Exactly. It worked extremely well for packages, and frankly I'm not exactly cool with a government agency in charge of delivering sensitive information.

What worked well for packages? UPS and FedEx both use USPS

It's far from perfect. I worked in a bike shop and UPS drove a forklift through a really high-end bike. We stopped doing business with UPS. Thanks the value of private companies. If we don't like the provider, we can use another.

And I would say privatize it or eliminate it completely. There's no need to have the taxpayer liable for a bureaucratic entity performing a task that the private sector is performing far more efficiently and soundly. People don't understand how different the incentives are between bureaucracy and business. Businesses have an incentive to produce a quality product or service as efficiently as possible. The only incentives a bureaucrat has are self-preservation and securing a larger budget from the government.

  ·  7 years ago (edited)

Totally. Postal services are plenty important, that's why I would rather have private agencies provide it. They are incentivised to outperform each other. The USPS can perform as inefficiently as possible and they still get payed.

But who is going to send me valpak and my credit card offers?

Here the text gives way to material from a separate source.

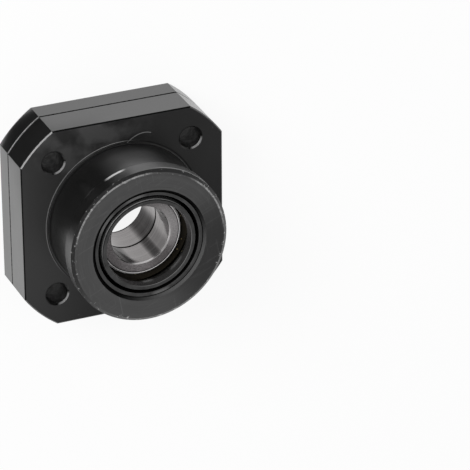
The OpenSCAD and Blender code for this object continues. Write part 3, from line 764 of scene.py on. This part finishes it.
class EndSupportStage(bpy.types.Operator):
    """Sets up the white floor, the black card, the room, the lamp and the camera"""
    bl_idname = "end_support.stage"
    bl_label = "Studio"

    def execute(self, context):
        studio = context.scene.end_support_studio
        self.floor(context, studio)
        self.card(context)
        self.room(context, studio)
        self.lamp(context, studio)
        self.camera(context, studio)
        context.scene.view_settings.view_transform = "Standard"
        return {"FINISHED"}

    def floor(self, context, studio):
        shape = bmesh.new()
        bmesh.ops.create_grid(shape, x_segments=1, y_segments=1, size=studio.floor_size / 2,
                              matrix=Matrix.Translation((0, 0, FLOOR_Z * MM)))
        floor = self.board(context, "floor", shape, self.painted_board(studio))

    def card(self, context):
        # A dark sheet that stands in for shade on the floor. It lies beside the
        # upper left corner, where the camera can't see it, for the corner arc and
        # the side of the snout to reflect
        shape = bmesh.new()
        shape.faces.new([shape.verts.new((x * MM, y * MM, CARD_Z * MM)) for x, y in CARD_CORNERS])
        card = self.board(context, "black card", shape, self.black_paper())
        card.visible_camera = False
        card.visible_diffuse = False
        card.visible_shadow = False

    def board(self, context, name, shape, material):
        """Makes a flat piece of the stage from a bmesh."""
        mesh = bpy.data.meshes.new(name)
        shape.to_mesh(mesh)
        shape.free()
        mesh.materials.append(material)
        board = bpy.data.objects.new(name, mesh)
        context.scene.collection.objects.link(board)
        return board

    def painted_board(self, studio):
        """White painted board. The eye gets an even white, as does metal, with
        a little of the object's soft shadow on it."""
        mat, tree, out = new_material("white painted board")
        at = place(tree)
        # The paint's own tone changes over about 400 mm
        clouds = add(tree, "ShaderNodeTexNoise",
                     {"Vector": at["mm"], "Scale": 1 / 400.0, **RAGGED}).outputs[0]
        paint = coated(tree, studio.white, (clouds, studio.aged_white))
        matt = add(tree, "ShaderNodeBsdfDiffuse", {"Color": paint}).outputs[0]
        glow = add(tree, "ShaderNodeEmission", {"Color": (1, 1, 1, 1), "Strength": 1.0}).outputs[0]
        share = both(tree, seen_rays(tree), FLOOR_GLOW)
        mix = add(tree, "ShaderNodeMixShader", {0: share, 1: matt, 2: glow}).outputs[0]
        tree.links.new(mix, out.inputs[0])
        return mat

    def black_paper(self):
        """Black paper. The eye gets an even, matt black."""
        mat, tree, out = new_material("black paper card")
        at = place(tree)
        # Its clouds are about 20 mm wide
        clouds = add(tree, "ShaderNodeTexNoise",
                     {"Vector": at["mm"], "Scale": 1 / 20.0, **RAGGED}).outputs[0]
        tone = coated(tree, linear("#262626"), (clouds, linear("#303030")))
        matt = add(tree, "ShaderNodeBsdfDiffuse", {"Color": tone}).outputs[0]
        tree.links.new(matt, out.inputs[0])
        return mat

    def room(self, context, studio):
        world = bpy.data.worlds.new("white room")
        context.scene.world = world
        world.use_nodes = True
        tree = world.node_tree
        tree.nodes.clear()
        # White round the horizon, so that no edge of the floor shows, and
        # dimmer overhead, which keeps the faces that look up dark
        way = add(tree, "ShaderNodeSeparateXYZ",
                  {0: add(tree, "ShaderNodeTexCoord").outputs["Generated"]}).outputs[2]
        sky = add(tree, "ShaderNodeMapRange",
                  {0: way, 1: 0.1, 2: 0.4, 3: 1.0, 4: studio.overhead},
                  interpolation_type="SMOOTHSTEP").outputs[0]
        level = add(tree, "ShaderNodeMix", {0: seen_rays(tree), 2: studio.ambient,
                                            3: sky}).outputs[0]
        back = add(tree, "ShaderNodeBackground", {"Color": (1, 1, 1, 1), "Strength": level})
        add(tree, "ShaderNodeOutputWorld", {"Surface": back.outputs[0]})

    def lamp(self, context, studio):
        data = bpy.data.lights.new("key lamp", "AREA")
        data.shape = "DISK"
        data.size = LAMP_WIDTH
        data.energy = studio.key_power
        lamp = bpy.data.objects.new("key lamp", data)
        context.scene.collection.objects.link(lamp)
        way = Vector(LAMP_WAY).normalized()
        lamp.location = Vector(LAMP_AIM) + way * LAMP_DISTANCE
        lamp.rotation_mode = "QUATERNION"
        lamp.rotation_quaternion = way.to_track_quat("Z", "Y")
        # Its mirror image on the oiled skin would hide the finish
        lamp.visible_glossy = False

    def camera(self, context, studio):
        data = bpy.data.cameras.new("camera")
        data.sensor_width = 36.0
        data.lens = studio.lens
        data.clip_start = 0.01
        data.clip_end = 50.0
        camera = bpy.data.objects.new("camera", data)
        context.scene.collection.objects.link(camera)
        turn = Matrix(CAMERA_AXES).transposed().to_4x4()
        camera.matrix_world = Matrix.Translation(Vector(CAMERA_PLACE) * MM) @ turn
        context.scene.camera = camera


class EndSupportPanel(bpy.types.Panel):
    """Lists the end support's settings, and the steps that use them"""
    bl_label = "End support"
    bl_idname = "VIEW3D_PT_end_support"
    bl_space_type = "VIEW_3D"
    bl_region_type = "UI"
    bl_category = "End support"

    def draw(self, context):
        for group, operators in PANEL_ROWS:
            box = self.layout.box()
            settings = getattr(context.scene, group)
            for key in GROUPS[group].__annotations__:
                box.prop(settings, key)
            for operator in operators:
                box.operator(operator.bl_idname)


GROUPS = {
    "end_support_steel": EndSupportSteel,
    "end_support_bearing": EndSupportBearing,
    "end_support_cage": EndSupportCage,
    "end_support_seal": EndSupportSeal,
    "end_support_studio": EndSupportStudio,
}
OPERATORS = (EndSupportBodies, EndSupportScrews, EndSupportBearings, EndSupportSealParts,
             EndSupportStage)
PANEL_ROWS = (
    ("end_support_steel", (EndSupportBodies, EndSupportScrews)),
    ("end_support_bearing", (EndSupportBearings,)),
    ("end_support_cage", ()),
    ("end_support_seal", (EndSupportSealParts,)),
    ("end_support_studio", (EndSupportStage,)),
)


def register():
    for cls in (*GROUPS.values(), *OPERATORS, EndSupportPanel):
        bpy.utils.register_class(cls)
    for name, cls in GROUPS.items():
        setattr(bpy.types.Scene, name, PointerProperty(type=cls))


def unregister():
    for name in GROUPS:
        delattr(bpy.types.Scene, name)
    for cls in reversed((*GROUPS.values(), *OPERATORS, EndSupportPanel)):
        bpy.utils.unregister_class(cls)


def main():
    register()
    bpy.ops.end_support.bodies()
    bpy.ops.end_support.screws()
    bpy.ops.end_support.bearings()
    bpy.ops.end_support.seal()
    bpy.ops.end_support.stage()


if __name__ == "__main__":
    main()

but who is gonna build the roads? :p

The reason the postal service does not make money is not due to centralization it is due to it being managed by congress, they always make shitty decisions that hamstring the postal services ability to make money.

If 409 Amazon employees were arrested for theft, everyone would know and everyone would be mad.

you mad bro? ;)

Amazon employees get busted for that shit all the time but no one seems that mad about it, seems like the cost of doing business, Amazon of course would not be possible without the postal service, UPS and FexEx both depend on USPS.

As of January 2014, there are approximately 626,764 workers employed by the U.S. Postal Service.

So one out of about every 1500 is getting arrested annually?

The profitability isn't the thing I take issue with. My problem is the chronic mismanagement and overloading of an outdated system because it is monopolized. If private companies could provide the service, then it would lighten the load across the entire system. Maybe the USPS would improve as a result.

I personally do not purchase from Amazon because of their business practices. I am frankly not all that surprised. At least in the case of Amazon, as far as I can see, thieves haven't carried out their thieving for literal years. One postal worker had 9 yo mail and the other had 10. They have made themselves the only provider of delivery for letters, so the fact that it happens at all is flatly inexcusable.

Just because FedEx and UPS currently rely on it doesn't mean they have to or should. They are taking advantage of a system that exists currently and doesn't need to be profitable.